India has been beset by policy gridlock over the past year as a spree of corruption scandals has put the government on the back foot, slowing reforms. Big-ticket projects have been delayed awaiting environmental clearances or access to coal.
Rising interest rates, high inflation and worsening global conditions are also dragging down near-term business sentiment in India.
Top Indian engineering firm Larsen & Toubro is stepping up its business overseas as a hedge against uncertainty in India, where half the expected $100 billion potential opportunity for his company this year has been deferred, Chief Financial Officer R. Shankar Raman told the Summit.
"The world is virtually on its knees. This is an opportunity for you to announce yourself, that what you did in the IT space was not an aberration, that you have the engineering skills, manufacturing skills, and an opportunity to...strengthen the country for a long time to come," he said.
"You cannot mess up with this opportunity...because there will be a third country that will come up and do all this, and better...It is disheartening at the moment," he said.
Macquarie expects gross fixed capital formation growth in India to slow to 4.2 percent in the current fiscal year from 8.6 percent last year, far below the double-digits clocked in the years before the global financial crisis in 2008.
Kotak Mahindra Bank on Monday cut its economic growth estimate for the fiscal year ending in March to 7.1 percent from 7.3 percent, and slashed its outlook for the following year to 6.9 percent from 7.9 percent.
India's economy grew 8.5 percent last year.
The Reserve Bank's 13 interest rate increases since March 2010 have eroded demand in credit-sensitive sectors as well as investment, but have not managed to curb inflation that remains near double-digits. Monetary policy can do little to address structural bottlenecks in the economy.
Morgan Stanley said in a note on Monday that while the government's recent approval of three major infrastructure projects is a step in the right direction, it needs to spur private investment.
"In this cycle, reviving growth will be possible only with a push to capex," Morgan Stanley wrote.
"A further boost to domestic consumption through monetary and fiscal easing in the face of capacity constraints and already high inflation would only intensify the inflation problem. Hence, the government needs to push private investment to revive growth this time," it said.
MVS Seshagiri Rao, chief financial officer of JSW Steel, India's No. 3 steelmaker, said that even though the company will cut capital spending this fiscal year by as much as half due to an interim mining ban in Karnataka, policy initiatives are headed in the right direction.

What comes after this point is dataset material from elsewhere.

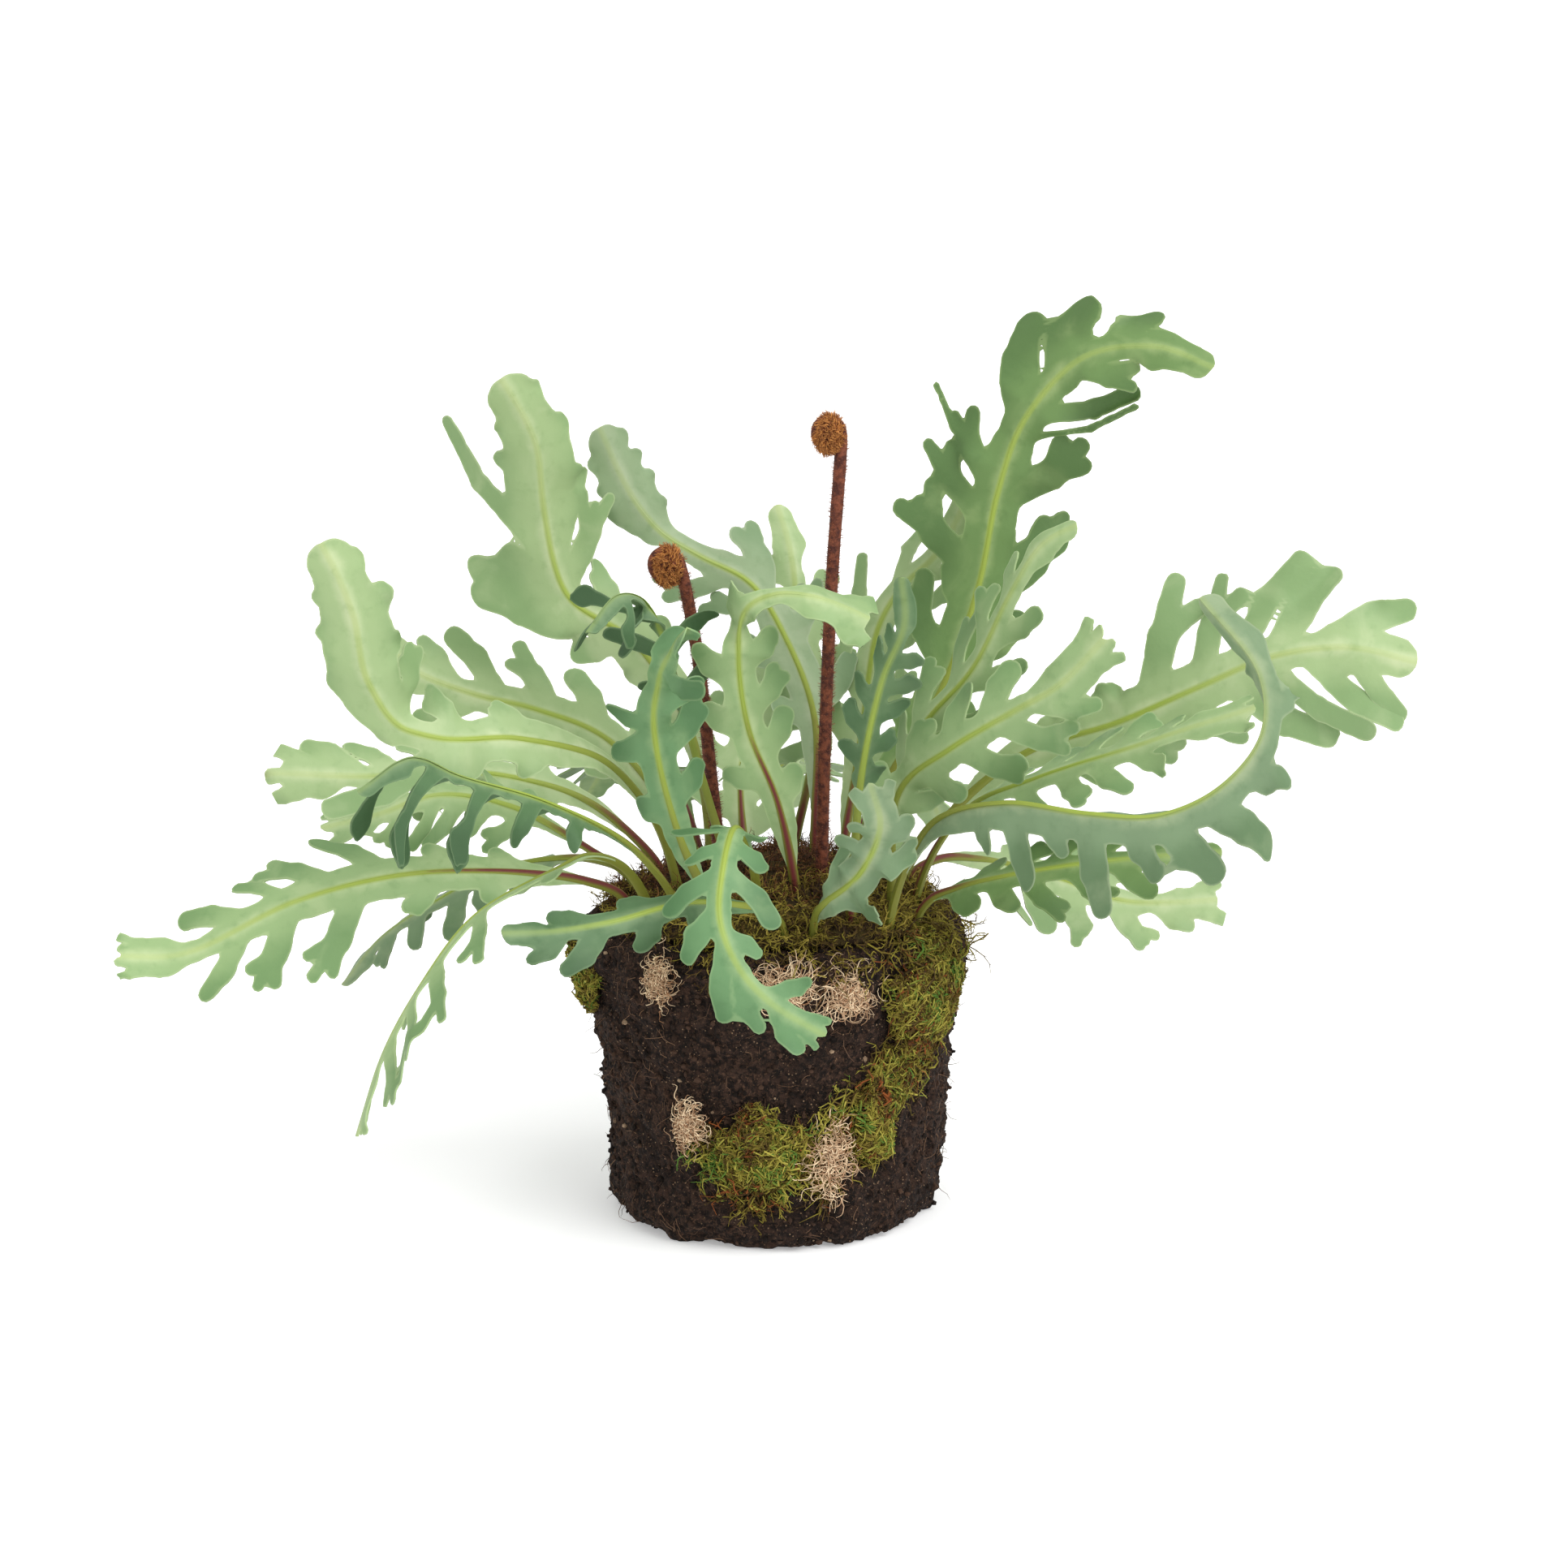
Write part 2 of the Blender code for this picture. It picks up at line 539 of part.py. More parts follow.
def blade_stations(length, plant):
    """The blade's stations, as distance from the foot and the reach of the left and right edge."""
    half, tip_half = plant["half"], plant["tip"]
    start = length * plant["stalk"]
    end = length * (1 - plant["tongue"])
    stations = [(start * 0.55, STALK_HALF, STALK_HALF)]
    outline = (SINUS_SHARE, 0.88, 1.0, 0.74)
    steps = plant["lobes"] * len(outline)
    for i in range(steps):
        share = i / steps
        swell = half * (0.45 + 0.55 * math.sin(math.pi * min(1.0, 0.12 + share * 0.88)))
        left = max(swell * outline[i % 4], WING_HALF)
        right = max(swell * outline[(i + 2) % 4], WING_HALF)
        stations.append((start + (end - start) * share, left, right))
    for share, wide in ((0.0, 0.85), (0.3, 1.0), (0.65, 0.95), (0.9, 0.55)):
        stations.append((end + (length - end) * share, tip_half * wide, tip_half * wide))
    return stations


def make_frond(name, plant, midrib, material):
    """A frond in one piece: a planted stalk that widens into a lobed blade with a raised midrib.
    Each station is a flat diamond: left edge, top of the rib, right edge, underside of the rib."""
    bm = bmesh.new()
    fall = math.radians(plant["fold"])
    length = midrib.length

    def diamond(s, left, right, half, sweep):
        ring = []
        position, _, normal, side = midrib.at(s)
        for reach, turn in ((left, -1), (None, 1), (right, 1), (None, -1)):
            if reach is None:
                ring.append(bm.verts.new(position + normal * half * turn))
                continue
            p, _, n, across = midrib.at(s + reach * sweep)
            drop = fall if reach > 2 * STALK_HALF else 0.0
            p = p + across * reach * turn * math.cos(drop) - n * reach * math.sin(drop)
            ring.append(bm.verts.new(p))
        return ring

    rings = []
    for s in (-PLANT_DEPTH, STALK_STRAIGHT * 0.8):
        rings.append(diamond(s, STALK_HALF, STALK_HALF, STALK_HALF, 0.0))
    for s, left, right in blade_stations(length, plant):
        half = RIB_HALF + (TIP_HALF - RIB_HALF) * s / length
        near_tip = max(0.0, (s / length - 1 + plant["tongue"]) / plant["tongue"])
        rings.append(diamond(s, left, right, half, LOBE_SWEEP * (1 - near_tip)))
    tip = bm.verts.new(midrib.at(length + 0.1 * plant["tip"])[0])
    for low, high in zip(rings, rings[1:]):
        for i in range(4):
            j = (i + 1) % 4
            bm.faces.new((low[i], low[j], high[j], high[i]))
    for i in range(4):
        bm.faces.new((rings[-1][i], rings[-1][(i + 1) % 4], tip))
    bm.faces.new(rings[0])
    bmesh.ops.triangulate(bm, faces=bm.faces)
    return add_mesh(name, bm, material)


# ---------------------------------------------------------------- fiddleheads

def make_fiddlehead(name, plant, midrib, material):
    """A young frond: a straight hairy stalk whose end is rolled up into a flat coil."""
    coil, thick = plant["coil"], CROZIER_STALK_RADIUS
    line = [(midrib.at(-PLANT_DEPTH)[0], thick)]
    steps = max(4, round(midrib.length / 14))
    for i in range(steps + 1):
        line.append((midrib.at(midrib.length * i / steps)[0], thick))
    top, up, _, _ = midrib.at(midrib.length)
    left = Vector((-1, 0, 0))
    left = (left - up * left.dot(up)).normalized()
    centre = top + left * (coil - thick) + up * 1.5
    for i in range(1, 19):
        turned = 2 * math.pi * 1.22 * i / 18
        spin = coil - thick - (coil - thick) * 0.82 * i / 18
        width = thick * (1 - 0.45 * i / 18)
        p = centre - left * spin * math.cos(turned) + up * spin * 1.15 * math.sin(turned)
        line.append((p, width))
    bm = bmesh.new()
    rings = []
    across = up.cross(left)
    for k, (p, width) in enumerate(line):
        ahead = line[min(k + 1, len(line) - 1)][0] - line[max(k - 1, 0)][0]
        inward = ahead.normalized().cross(across).normalized()
        ring = []
        for i in range(CROZIER_SIDES):
            a = 2 * math.pi * i / CROZIER_SIDES
            ring.append(bm.verts.new(p + (across * math.cos(a) + inward * math.sin(a)) * width))
        rings.append(ring)
    for low, high in zip(rings, rings[1:]):
        for i in range(CROZIER_SIDES):
            j = (i + 1) % CROZIER_SIDES
            bm.faces.new((low[i], low[j], high[j], high[i]))
    bm.faces.new(rings[0])
    bm.faces.new(rings[-1])
    return add_mesh(name, bm, material)


# ---------------------------------------------------------------- the plant, put together

for old in list(bpy.data.objects):
    bpy.data.objects.remove(old)

MATERIAL = {name: make_material(name, **look) for name, look in MATERIALS.items()}

root_ball = make_root_ball(MATERIAL["soil"])
crown_moss = make_crown_moss(MATERIAL["moss"])
for name, patch in PATCHES.items():
    make_patch(name, material=MATERIAL["moss" if name.startswith("moss") else "dry_fibre"], **patch)

midribs = {name: Midrib(plant, plant["faces"]) for name, plant in FRONDS.items()}
midribs.update({name: Midrib(plant) for name, plant in FIDDLEHEADS.items()})
widths = {midribs[name]: STALK_HALF for name in FRONDS}
widths.update({midribs[name]: CROZIER_STALK_RADIUS for name in FIDDLEHEADS})
holes = make_hole_cutter(midribs.values(), widths)
cut_holes(root_ball, holes)
cut_holes(crown_moss, holes)

for name, plant in FRONDS.items():
    finish = "frond_blue_green" if name in BLUE_GREEN_FRONDS else "frond_green"
    make_frond(name, plant, midribs[name], MATERIAL[finish])
for name, plant in FIDDLEHEADS.items():
    make_fiddlehead(name, plant, midribs[name], MATERIAL["fiddlehead_brown"])
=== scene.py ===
"""Fern with lobed fronds on its bare root ball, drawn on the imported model.
Metres, +Z up, front towards -Y."""

import itertools
import json
import math

import bmesh
import bpy
import numpy as np
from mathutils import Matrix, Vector, noise


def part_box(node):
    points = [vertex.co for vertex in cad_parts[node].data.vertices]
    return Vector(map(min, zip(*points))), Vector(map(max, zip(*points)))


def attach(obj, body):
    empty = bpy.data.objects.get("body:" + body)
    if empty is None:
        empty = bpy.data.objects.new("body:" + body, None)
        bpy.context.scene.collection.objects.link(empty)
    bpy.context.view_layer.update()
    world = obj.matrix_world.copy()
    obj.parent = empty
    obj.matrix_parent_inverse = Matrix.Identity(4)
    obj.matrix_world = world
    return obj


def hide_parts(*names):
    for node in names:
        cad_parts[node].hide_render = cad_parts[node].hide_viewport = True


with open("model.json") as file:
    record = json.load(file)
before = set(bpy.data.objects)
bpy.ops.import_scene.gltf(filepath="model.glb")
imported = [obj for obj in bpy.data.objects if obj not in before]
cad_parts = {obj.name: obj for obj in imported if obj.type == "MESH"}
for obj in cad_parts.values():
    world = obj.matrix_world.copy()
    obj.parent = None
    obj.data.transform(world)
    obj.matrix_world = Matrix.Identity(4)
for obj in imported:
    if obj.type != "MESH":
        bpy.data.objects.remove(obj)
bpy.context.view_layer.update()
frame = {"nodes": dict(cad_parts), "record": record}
MM = 0.001

# ---------------------------------------------------------------- studio
# A white sweep that the plant stands on, glowing a little so that the shadow on it stays thin, a
# broad soft key from the upper right, and a camera a little above the rim, square to the front.

CAMERA_PLACE = Vector((0.003, -1.3154, 0.4417))
CAMERA_AIM = Vector((0.003, 0.0, 0.138))

bpy.ops.object.select_all(action="DESELECT")
bpy.ops.object.camera_add(location=CAMERA_PLACE)
camera = bpy.context.object
camera.rotation_euler = (CAMERA_AIM - CAMERA_PLACE).to_track_quat("-Z", "Y").to_euler()
camera.data.lens = 98.3
camera.data.sensor_width = 36.0
bpy.context.scene.camera = camera
bpy.context.scene.view_settings.view_transform = "Standard"

world = bpy.data.worlds.new("studio")
bpy.context.scene.world = world
world.use_nodes = True
sky = world.node_tree.nodes["Background"].inputs
sky["Color"].default_value = (1.0, 1.0, 1.0, 1.0)
sky["Strength"].default_value = 0.92

bpy.ops.object.light_add(type="SUN", location=(1.0, -1.0, 2.0))
key = bpy.context.object
key.rotation_euler = (-Vector((0.60, -0.55, 1.0))).to_track_quat("-Z", "Y").to_euler()
key.data.energy = 2.2
key.data.angle = math.radians(48)

bpy.ops.mesh.primitive_plane_add(size=60.0, location=(0, 0, 0))
floor = bpy.context.object
floor.name = "floor"
sweep = bpy.data.materials.new("white sweep")
sweep.use_nodes = True
coat = sweep.node_tree.nodes["Principled BSDF"].inputs
coat["Base Color"].default_value = (0.8, 0.8, 0.8, 1.0)
coat["Emission Color"].default_value = (1.0, 1.0, 1.0, 1.0)
coat["Emission Strength"].default_value = 0.3
coat["Roughness"].default_value = 0.9
floor.data.materials.append(sweep)

# ---------------------------------------------------------------- root ball
# Damp peat and fine roots that kept the shape of a pot: a lumpy, crumbly surface, almost black
# where it is wet, with paler crumbs and grit. It stands on its own flat underside.

PEAT_VOXEL = 1.15 * MM
PEAT_LUMPS = ((15.0, 2.0), (6.0, 1.6), (2.6, 1.0))  # width and height of the lumps, millimetres
CRUMBS = 2600
ROOTLETS = 900


def srgb(red, green, blue):
    """A colour given in the usual 0 to 255 values, as the shader takes it."""
    values = (c / 255 for c in (red, green, blue))
    return (*(c / 12.92 if c <= 0.04045 else ((c + 0.055) / 1.055) ** 2.4 for c in values), 1.0)


class Field:
    """A value that varies over a surface. Arithmetic on it adds Math nodes."""

    def __init__(self, finish, socket):
        self.finish = finish
        self.socket = socket

    def math(self, operation, first, second):
        return self.finish.node("Math", {0: first, 1: second}, operation=operation)

    def __add__(self, other):
        return self.math("ADD", self, other)

    __radd__ = __add__

    def __sub__(self, other):
        return self.math("SUBTRACT", self, other)

    def __rsub__(self, other):
        return self.math("SUBTRACT", other, self)

    def __mul__(self, other):
        return self.math("MULTIPLY", self, other)

    __rmul__ = __mul__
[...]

He cited new manufacturing, mining and land acquisition policies as positive moves, and noted that the company has no plans to scale back on any of its projects.
"As long as demand is strong, consumption is strong in India, investment cycle slowdown only will reduce our GDP growth from 9 percent to maybe six-and-a-half or seven-and-a-half, that range, but it is not going to structurally change the overall situation," he told the Summit.